Exercise directions: Print the lines of the data, starting with the first, up to and including the line where "material, body=name, even_normals=False)" appears.

Source excerpt:
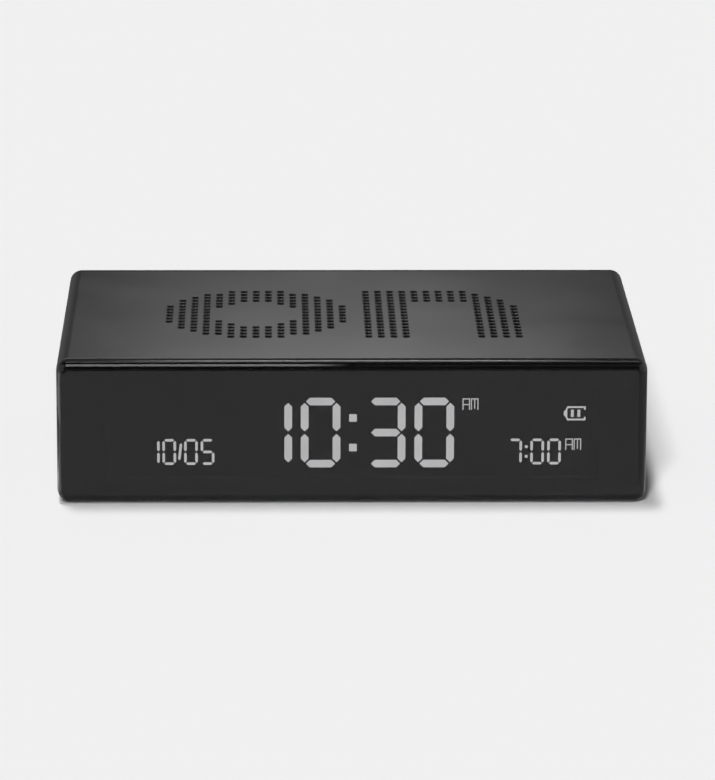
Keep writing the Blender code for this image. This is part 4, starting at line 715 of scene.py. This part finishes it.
def ring_points(radius, start, end, steps, centre=(0, 0)):
    angles = [math.radians(start + (end - start) * step / steps) for step in range(steps + 1)]
    return [(centre[0] + radius * math.cos(angle), centre[1] + radius * math.sin(angle)) for angle in angles]


def make_mark(name, lines, material):
    """The printed symbol on a button."""
    low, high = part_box(name)
    bm = bmesh.new()
    for points in lines:
        mark_line(bm, ((low.x + high.x) / 2, high.y), points)
    return add_piece(f"{name}_symbol", bm, material, body=name, even_normals=False)


def button_symbols():
    """Lines of the clock face, bell, minus and plus."""
    size = MARK_SIZE
    clock = [ring_points(size, 0, 360, 24), [(0, size * 0.6), (0, 0), (size * 0.45, 0)]]
    dome = ring_points(size * 0.7, 180, 0, 12, (0, size * 0.1))
    bell = [[(-size * 0.9, -size * 0.7), *dome, (size * 0.9, -size * 0.7), (-size * 0.9, -size * 0.7)]]
    bell.append([(-size * 0.2, -size), (size * 0.2, -size)])
    minus = [[(-size * 0.7, 0), (size * 0.7, 0)]]
    plus = minus + [[(0, -size * 0.7), (0, size * 0.7)]]
    return zip(BUTTONS, (clock, bell, minus, plus))


def make_cover_screw(number, material):
    """A countersunk screw with a hexagonal socket."""
    name = f"cover_screw_{number}"
    low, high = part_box(name)
    centre = ((low.x + high.x) / 2, (low.z + high.z) / 2)
    head = (high.x - low.x) / 2
    shank = head - HEAD_DEPTH + GAP
    profile = [(shank * 0.3, low.y), (shank, low.y + shank), (shank, high.y - HEAD_DEPTH), (head, high.y - GAP)]
    profile += [(head, high.y - RIM_CHAMFER / 2), (head - RIM_CHAMFER / 2, high.y)]

    def loop(radius_at, y):
        points = []
        for side in range(ROUND_SIDES):
            angle = 2 * math.pi * side / ROUND_SIDES
            radius = radius_at(angle)
            points.append(Vector((centre[0] + radius * math.cos(angle), y, centre[1] + radius * math.sin(angle))))
        return points

    def hexagon(half):
        return lambda angle: half / math.cos((angle + math.pi / 6) % (math.pi / 3) - math.pi / 6)

    loops = [loop(lambda angle, radius=radius: radius, y) for radius, y in profile]
    loops.append(loop(hexagon(SOCKET_HALF + RIM_CHAMFER / 2), high.y))
    loops.append(loop(hexagon(SOCKET_HALF), high.y - RIM_CHAMFER / 2))
    loops.append(loop(hexagon(SOCKET_HALF), high.y - SOCKET_DEPTH))
    return add_piece(f"{name}_hex", skin(loops), material, stands_for=(name,))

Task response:
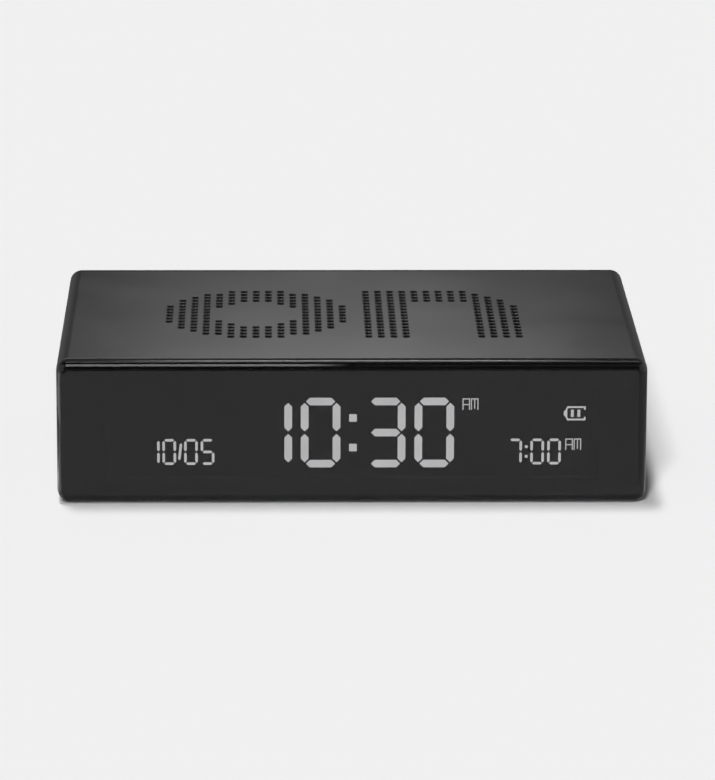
Keep writing the Blender code for this image. This is part 4, starting at line 715 of scene.py. This part finishes it.
def ring_points(radius, start, end, steps, centre=(0, 0)):
    angles = [math.radians(start + (end - start) * step / steps) for step in range(steps + 1)]
    return [(centre[0] + radius * math.cos(angle), centre[1] + radius * math.sin(angle)) for angle in angles]


def make_mark(name, lines, material):
    """The printed symbol on a button."""
    low, high = part_box(name)
    bm = bmesh.new()
    for points in lines:
        mark_line(bm, ((low.x + high.x) / 2, high.y), points)
    return add_piece(f"{name}_symbol", bm, material, body=name, even_normals=False)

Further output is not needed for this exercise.